After this, when the poet wrote he addressed his mother as "Dear Madam,"
and confined himself to business matters. Only rarely was there any flash
in his letters, as when he said, "Dear Mother--you know you are a vixen,
but save me some champagne." If Byron's mother had been of the stuff of
which most mothers are made, we would have found these two safely settled
at Newstead, making the best of their battered fortune, with the son in
time marrying some neighbor lass, and slipping into the place of a
respectable English gentleman, a worthy member of the House of Lords.

But the boy, now grown twenty, had no home, and either was supplied too
much money or else too little. He wasted his substance in London,
economized in Southwell, sponged on friends, and borrowed of Scrope Davis
at Cambridge.
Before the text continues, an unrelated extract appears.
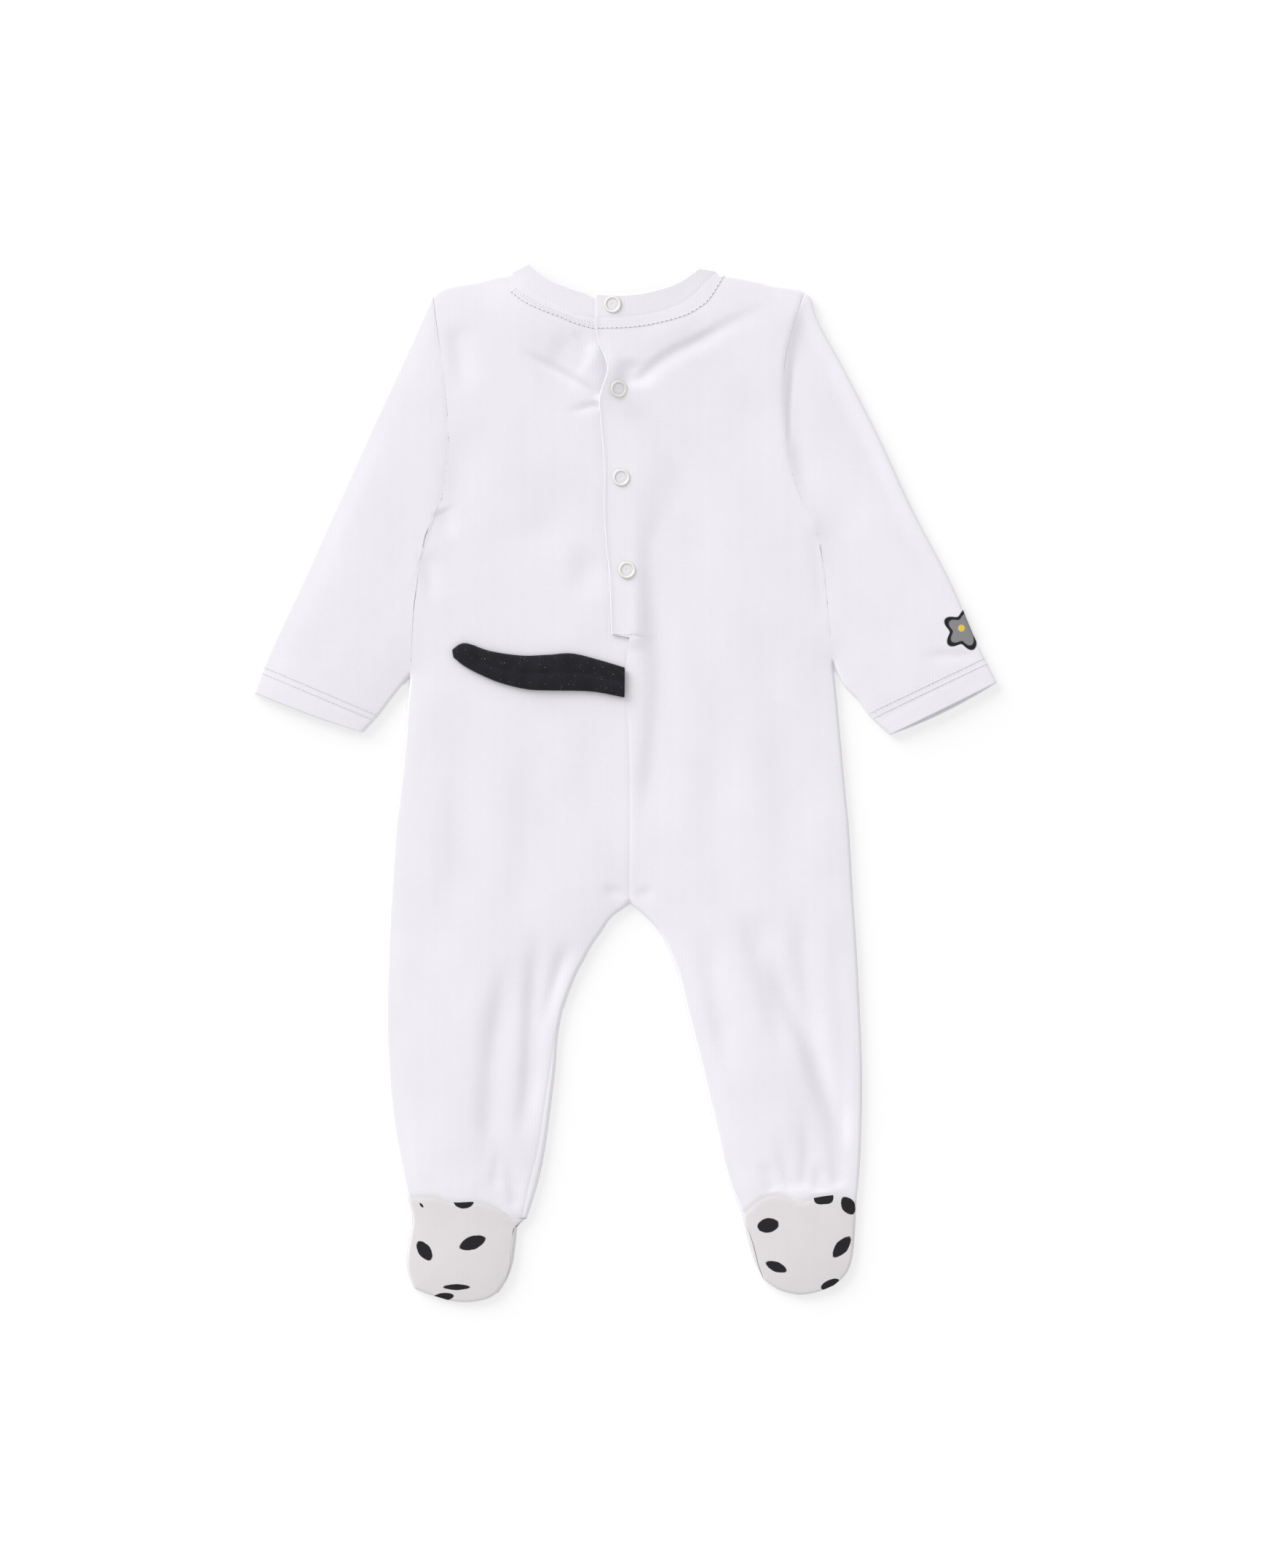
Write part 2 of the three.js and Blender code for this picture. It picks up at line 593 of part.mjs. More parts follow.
function bandBackLeft() {
  const sides = {
    top: [
      { points: NECK_EDGE.left, inset: HALF_WALL, upTo: 0.6 },
      { points: NECK_EDGE.under, inset: HALF_WALL, upTo: 1 },
    ],
    bottom: [
      { points: BAND_SEAM.left, inset: HALF_GAP, upTo: BAND_UNDERLAP_SHARE },
      { points: BAND_SEAM.under, inset: HALF_GAP, upTo: 1 },
    ],
    left: [{ points: [NECK_EDGE.left[0], BAND_SEAM.left[0]], inset: 0, upTo: 1 }],
    right: [{ points: [[4, 280], [4, 269.3]], inset: 0, upTo: 1 }],
  };
  const grid = patch(sides, BAND_LEFT_ACROSS, BAND_DOWN);
  return toMesh('neck_band_back_left', sheetTriangles(raise(grid, leftBackHeight), OVER_FRONT), WHITE_JERSEY);
}

function bandBackRight() {
  const sides = {
    top: [{ points: NECK_EDGE.right, inset: HALF_WALL, upTo: 1 }],
    bottom: [{ points: BAND_SEAM.right, inset: HALF_GAP, upTo: 1 }],
    left: [{ points: [[-17, 282.6], [-17, 268.4]], inset: 0, upTo: 1 }],
    right: [{ points: [[42, 297], [52.5, 295.2]], inset: 0, upTo: 1 }],
  };
  const grid = patch(sides, BAND_RIGHT_ACROSS, BAND_DOWN);
  return toMesh('neck_band_back_right', sheetTriangles(raise(grid, rightBackHeight), OVER_FRONT), WHITE_JERSEY);
}

function bandFront() {
  const upper = dropped([...NECK_EDGE.left.slice(0, -1), ...NECK_EDGE.right]);
  const lowerLeft = FRONT_SEAM.slice(0, NECK_SPLIT + 1);
  const lowerRight = FRONT_SEAM.slice(NECK_SPLIT);
  const sides = {
    top: [{ points: upper, inset: 0, upTo: 1 }],
    bottom: [
      { points: lowerLeft, inset: HALF_GAP, upTo: 0.5 },
      { points: lowerRight, inset: HALF_GAP, upTo: 1 },
    ],
    left: [{ points: [upper[0], FRONT_SEAM[0]], inset: 0, upTo: 1 }],
    right: [{ points: [upper.at(-1), FRONT_SEAM[FRONT_NECK_STEPS]], inset: 0, upTo: 1 }],
  };
  const leftShares = FRONT_ACROSS
    .filter((share) => share >= SHOULDER_SHARE)
    .map((share) => (share - SHOULDER_SHARE) / (1 - SHOULDER_SHARE) / 2);
  const across = [...leftShares, ...leftShares.slice(0, -1).reverse().map((share) => 1 - share)];
  const grid = patch(sides, across, [0, 0.5, 1]);
  return toMesh('neck_band_front', sheetTriangles(raise(grid, () => HALF_WALL), ON_SURFACE), WHITE_JERSEY);
}

// Sleeves: flattened tubes from the armhole to the cuff

const SLEEVE_DOWN = evenShares(15);
const SLEEVE_SETTLE = 4;
const CHEST_SHARE = 0.5;
const BESIDE_SHARE = 0.64;

function sleeveTube(name, sides) {
  const plan = patch(sides, SLEEVE_ACROSS, SLEEVE_DOWN, SLEEVE_SETTLE);
  const upper = raise(plan, upperHeight);
  const lower = raise(plan, lowerHeight);
  const rings = upper.map((row, index) => [...row, ...lower[index].slice(1, -1).reverse()]);
  return toMesh(name, tubeTriangles(rings), WHITE_JERSEY);
}

function innerBoundary(sleeve, side) {
  return [
    { points: side.chest, inset: HALF_WALL + SEAM_GAP * 2, upTo: CHEST_SHARE },
    { points: sleeve.beside, inset: HALF_WALL + SEAM_GAP * 2, upTo: BESIDE_SHARE },
    { points: sleeve.inner, inset: HALF_WALL, upTo: 1 },
  ];
}

function sleeveLeft() {
  return sleeveTube('sleeve_left', {
    top: [{ points: ARMHOLE_LEFT, inset: HALF_GAP, upTo: 1 }],
    bottom: [{ points: SLEEVE_LEFT.cuff, inset: 0, upTo: 1 }],
    left: [{ points: SLEEVE_LEFT.outer, inset: HALF_WALL, upTo: 1 }],
    right: innerBoundary(SLEEVE_LEFT, SIDE_LEFT),
  });
}

function sleeveRight() {
  return sleeveTube('sleeve_right', {
    top: [{ points: [...ARMHOLE_RIGHT].reverse(), inset: HALF_GAP, upTo: 1 }],
    bottom: [{ points: SLEEVE_RIGHT.cuff, inset: 0, upTo: 1 }],
    left: innerBoundary(SLEEVE_RIGHT, SIDE_RIGHT),
    right: [{ points: SLEEVE_RIGHT.outer, inset: HALF_WALL, upTo: 1 }],
  });
}

// Feet: the sole lies over the foot upper

function sole(name, heel, outline, across) {
  const sides = {
    top: [{ points: heel, inset: HALF_GAP, upTo: 1 }],
    bottom: [{ points: outline.toe, inset: HALF_WALL, upTo: 1 }],
    left: [{ points: outline.left, inset: HALF_WALL, upTo: 1 }],
    right: [{ points: outline.right, inset: HALF_WALL, upTo: 1 }],
  };
  const grid = patch(sides, across, SOLE_DOWN);
  return toMesh(name, sheetTriangles(raise(grid, upperHeight), OVER_FRONT), SOLE_JERSEY);
}

function footUpper(name, ankle, outline) {
  const sides = {
    top: [{ points: ankle, inset: HALF_GAP, upTo: 1 }],
    bottom: [{ points: outline.toe, inset: 0, upTo: 1 }],
    left: [{ points: outline.left, inset: 0, upTo: 1 }],
    right: [{ points: outline.right, inset: 0, upTo: 1 }],
  };
  const grid = patch(sides, evenShares(8), evenShares(6));
  return toMesh(name, sheetTriangles(raise(grid, () => HALF_WALL), ON_SURFACE), WHITE_JERSEY);
}

// Tail: two layers pressed flat, lying on the left back

const TAIL_DOWN = [0, 0.12, 0.3, 0.5, 0.7, 0.88, 1];
const TAIL_STEPS = 18;

function tail() {
  const sides = {
    top: [{ points: TAIL.top, inset: 0, upTo: 1 }],
    bottom: [{ points: TAIL.bottom, inset: 0, upTo: 1 }],
    left: [{ points: [TAIL.top[0], TAIL.bottom[0]], inset: 0, upTo: 1 }],
    right: [{ points: [TAIL.top.at(-1), TAIL.bottom.at(-1)], inset: 0, upTo: 1 }],
  };
  const thickness = (row) => {
    const away = Math.abs(TAIL_DOWN[row] - 0.5) * 2;
    return mix(TAIL_THICKNESS, TAIL_EDGE_THICKNESS, away ** 3);
  };
  const plan = patch(sides, evenShares(TAIL_STEPS), TAIL_DOWN);
  const grid = plan.map((line, row) => line.map((point) => {
    const rest = upperHeight(point.x, point.y) + HALF_WALL + SEAM_GAP;
    return new THREE.Vector3(point.x, point.y, rest + thickness(row) / 2);
  }));
  const half = (row) => thickness(row) / 2;
  return toMesh('tail', sheetTriangles(grid, { half }), BLACK_JERSEY);
}

// Ring snap: a raised rim round a recessed disc

function snap({ name, x, y }) {
  const rim = (SNAP_RADIUS + SNAP_RECESS_RADIUS) / 2;
  const edge = SNAP_RADIUS - SNAP_EDGE;
  const profile = [
    [0, 0], [edge, 0], [SNAP_RADIUS, SNAP_EDGE], [edge, SNAP_HEIGHT - SNAP_EDGE],
    [rim, SNAP_HEIGHT], [SNAP_RECESS_RADIUS, SNAP_PLATE], [0, SNAP_PLATE],
  ];
  const geometry = new THREE.LatheGeometry(profile.map(([r, h]) => new THREE.Vector2(r, h)), SNAP_SIDES);
  geometry.rotateX(Math.PI / 2);
  const mesh = new THREE.Mesh(geometry, new THREE.MeshStandardMaterial(SNAP_PLASTIC));
  mesh.name = name;
  const reach = SNAP_RADIUS;
  const around = [[0, 0], [reach, 0], [-reach, 0], [0, reach], [0, -reach]];
  const rest = Math.max(...around.map(([dx, dy]) => rightBackHeight(x + dx, y + dy)));
  mesh.position.set(x, y, rest + HALF_WALL + LAY_GAP);
  return mesh;
}

const romper = new THREE.Group();
romper.add(front(), backLeft(), backRight());
romper.add(bandFront(), bandBackLeft(), bandBackRight());
romper.add(sleeveLeft(), sleeveRight());
romper.add(footUpper('foot_upper_left', ANKLE_LEFT, SOLE_LEFT));
romper.add(footUpper('foot_upper_right', ANKLE_RIGHT, SOLE_RIGHT));
romper.add(sole('sole_left', HEEL_SEAM_LEFT, SOLE_LEFT, BACK_LEFT_ACROSS));
romper.add(sole('sole_right', HEEL_SEAM_RIGHT, SOLE_RIGHT, BACK_RIGHT_ACROSS));
romper.add(tail());
SNAPS.forEach((entry) => romper.add(snap(entry)));

export default romper;
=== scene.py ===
import math

import bpy
import numpy as np
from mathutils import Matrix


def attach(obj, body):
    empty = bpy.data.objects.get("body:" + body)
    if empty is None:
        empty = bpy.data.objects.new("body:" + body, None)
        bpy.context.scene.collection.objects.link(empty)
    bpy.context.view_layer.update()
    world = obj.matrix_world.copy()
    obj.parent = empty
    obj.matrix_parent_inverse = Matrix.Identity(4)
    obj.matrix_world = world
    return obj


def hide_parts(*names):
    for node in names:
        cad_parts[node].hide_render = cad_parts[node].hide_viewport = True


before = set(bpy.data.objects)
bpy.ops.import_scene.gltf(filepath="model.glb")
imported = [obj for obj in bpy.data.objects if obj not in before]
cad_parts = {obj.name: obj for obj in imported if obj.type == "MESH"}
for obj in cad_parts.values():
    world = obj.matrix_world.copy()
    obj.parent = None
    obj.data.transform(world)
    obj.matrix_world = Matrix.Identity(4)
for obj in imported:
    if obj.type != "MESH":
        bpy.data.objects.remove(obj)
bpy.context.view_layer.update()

bl_info = {
    "name": "Footed Baby Romper",
    "version": (1, 0, 0),
    "blender": (4, 5, 0),
    "location": "3D View > Sidebar > Romper",
    "description": "A white jersey romper with feet, laid flat with its back up",
    "category": "Object",
}

# All tables and lengths below are in millimetres, and meshes are made in metres

MM = 0.001
SHARP_ANGLE = math.radians(60)
FINE_STEPS = (0, 0.03, 0.12, 0.3, 0.55, 0.9, 1.4, 2, 2.8, 3.8)
CROWDED = 0.35
LINE_STEP = 3
STITCH_STEP = 4

# Half of the gap between two sewn pieces, and the gap between a sleeve and the body. Both are
# negative, so the pieces overlap. Short slits still show under the arms.
HALF_GAP = -0.03
SLEEVE_LAP = -0.6
LAY_GAP = 0.3
TAIL_GAP = 0.4
EDGE_INSET = 0.4
LOWER_INSET = 0.2
EDGE_BEND = 1.6
SETTLED = (0.6, 7)
SEWN_EDGE = 0
FREE_EDGE = 0.6
LOFT_REACH = 14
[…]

When a remittance again came, he explored the greenrooms,
took lessons from Professor Johnson, the pugilist (referred to as "my
corporeal pastor"), drank whole companies under the table, bought a tame
bear and a wolf to guard the entrance of Newstead, and roamed the country
as a gipsy, in company with a girl dressed in boy's clothes, thus
supplying Richard Le Gallienne an interesting chapter in his "Quest of the
Golden Girl."

But all this time his brain was active, and another book of poetry had
been printed, entitled "Hours of Idleness." This book was gotten out, at
his own expense, by the same country printer as the first.

Surely the verse must have had merit, or why should Lord Brougham, in the
great "Edinburgh Review," go after it with a slashing, crashing, damning
criticism?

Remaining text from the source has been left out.